The function $u:B_1(0)\rightarrow \mathbb{R}$ defined by
$$u(re^{i\varphi}) = \frac{1}{2\pi}\int_{0}^{2\pi}\frac{1-r^2}{|e^{i\theta} - re^{i\varphi}|}h(e^{i\theta})\mathrm{d}\theta$$
Is not generally harmonic, and so the corresponding function $g:B_1(0)\rightarrow \mathbb{C}$ defined by
$$g(re^{i\varphi}) = \frac{1}{2\pi}\int_{0}^{2\pi}\frac{1+re^{i(\varphi-\theta)}}{1-re^{i(\varphi-\theta)}}h(e^{i\theta})|e^{i\theta}-re^{i\varphi}|\mathrm{d}\theta$$
is not generally holomorphic.
Proof
Let $h:\partial B_1(0)\rightarrow\mathbb{R}$ be continuous.
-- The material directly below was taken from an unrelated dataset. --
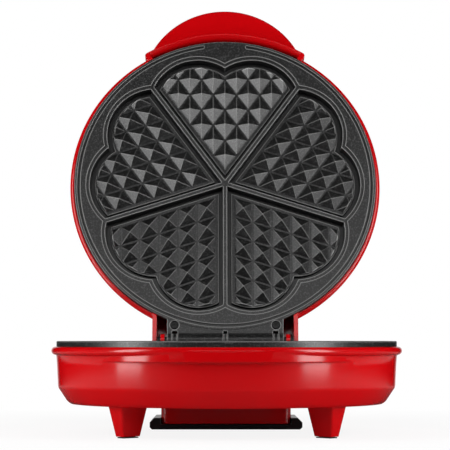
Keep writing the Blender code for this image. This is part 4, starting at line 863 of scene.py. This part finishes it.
def make_room(ambient_level):
    """White background; the object itself is lit dimly by it, and mirrors what lies behind."""
    world = bpy.data.worlds.new("room")
    bpy.context.scene.world = world
    world.use_nodes = True
    tree = world.node_tree
    tree.nodes.clear()
    path = tree.nodes.new("ShaderNodeLightPath")
    white, ambient, mirror = (tree.nodes.new("ShaderNodeBackground") for _ in range(3))
    white.inputs["Color"].default_value = (1.0, 1.0, 1.0, 1.0)
    ambient.inputs["Color"].default_value = (1.0, 1.0, 1.0, 1.0)
    ambient.inputs["Strength"].default_value = ambient_level
    place = tree.nodes.new("ShaderNodeTexCoord")
    split = tree.nodes.new("ShaderNodeSeparateXYZ")
    tree.links.new(place.outputs["Generated"], split.inputs[0])
    behind = add_range(tree, split.outputs["Y"], *STRAIGHT_BEHIND, 0.0, 1.0)
    tree.links.new(behind, mirror.inputs["Color"])
    glossy = tree.nodes.new("ShaderNodeMixShader")
    seen = tree.nodes.new("ShaderNodeMixShader")
    tree.links.new(path.outputs["Is Glossy Ray"], glossy.inputs[0])
    tree.links.new(ambient.outputs[0], glossy.inputs[1])
    tree.links.new(mirror.outputs[0], glossy.inputs[2])
    clear = add_math(tree, "MAXIMUM", path.outputs["Is Camera Ray"], path.outputs["Is Transmission Ray"])
    tree.links.new(clear, seen.inputs[0])
    tree.links.new(glossy.outputs[0], seen.inputs[1])
    tree.links.new(white.outputs[0], seen.inputs[2])
    out = tree.nodes.new("ShaderNodeOutputWorld")
    tree.links.new(seen.outputs[0], out.inputs["Surface"])


def hang_lamp(name, place, aim, size, power, mirrored):
    """Soft rectangular lamp; one that isn't mirrored gives light but doesn't show in the gloss."""
    data = bpy.data.lights.new(name, "AREA")
    data.shape = "RECTANGLE"
    data.size, data.size_y = size
    data.energy = power
    lamp = bpy.data.objects.new(name, data)
    bpy.context.scene.collection.objects.link(lamp)
    lamp.visible_glossy = mirrored
    lamp.location = place
    lamp.rotation_euler = (Vector(aim) - Vector(place)).to_track_quat("-Z", "Y").to_euler()


def set_camera():
    """Long lens from straight in front, framed by shifting it instead of tilting the camera."""
    to_left, distance, above_plate = 8.0, 1083.0, 1.27
    data = bpy.data.cameras.new("camera")
    data.sensor_width = 36.0
    data.lens = 144.04
    data.shift_x = 0.0262
    data.shift_y = 0.2531
    data.clip_end = 20.0
    camera = bpy.data.objects.new("camera", data)
    bpy.context.scene.collection.objects.link(camera)
    camera.location = (-to_left * MM, REAR_SHIFT - distance * MM, PLATE_LEVEL + above_plate * MM)
    camera.rotation_euler = (math.pi / 2, 0.0, 0.0)
    bpy.context.scene.camera = camera


make_table()
make_room(0.02)
MIDDLE = (0.0, 0.0, 0.12)
LAMPS = (
    ("left_softbox", (-0.56, -0.33, 0.21), (0.0, 0.0, 0.21), (0.20, 0.66), 3.0, True),
    ("right_softbox", (0.52, -0.39, 0.21), (0.0, 0.0, 0.21), (0.20, 0.66), 3.0, True),
    ("left_side", (-0.98, -0.40, 0.95), MIDDLE, (0.6, 0.6), 3.0, False),
    ("right_side", (0.98, -0.40, 0.95), MIDDLE, (0.6, 0.6), 3.0, False),
    ("left_wall", (-1.20, 0.10, 0.30), MIDDLE, (1.1, 0.6), 4.5, False),
    ("right_wall", (1.20, 0.10, 0.30), MIDDLE, (1.1, 0.6), 4.0, False),
    ("overhead", (0.0, 0.30, 1.30), MIDDLE, (1.2, 0.8), 4.0, False),
    ("low_front", (0.0, -1.80, 0.85), MIDDLE, (1.5, 0.40), 4.2, True),
)
for name, place, aim, size, power, mirrored in LAMPS:
    hang_lamp(name, place, aim, size, power, mirrored)
set_camera()
bpy.context.scene.view_settings.view_transform = "Standard"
We know that the Dirichlet problem on the unit ball has a unique solution, given by
$$\hat u(re^{i\varphi}) = \frac{1}{2\pi}\int_{0}^{2\pi}\frac{1-r^2}{|e^{i\theta} - re^{i\varphi}|^2}h(e^{i\theta})\mathrm{d}\theta$$
However, using the fact that $\lim_{r\nearrow 1}\frac{1-r^2}{|e^{i\theta} - re^{i\varphi}|} = 0$, we can use elementary inequalities to show that $\overline u(x):= \cases{u(x),\ x\in B_1(0)\\ h(x),\ x\in \partial B_1(0)}$ is continuous on the closed ball, and it clearly agrees with $h$ on the ball. Hence if $u$ is harmonic on the ball, it must be equal to $\hat u$ using uniqueness of the solution to the dirichlet problem.
Now by simply setting $h$ to be a constant function, we see that the two integrals do not agree, so $u$ is not harmonic. It follows that $g$ is not holomorphic (although the harmonicity of $u$ was the property of interest).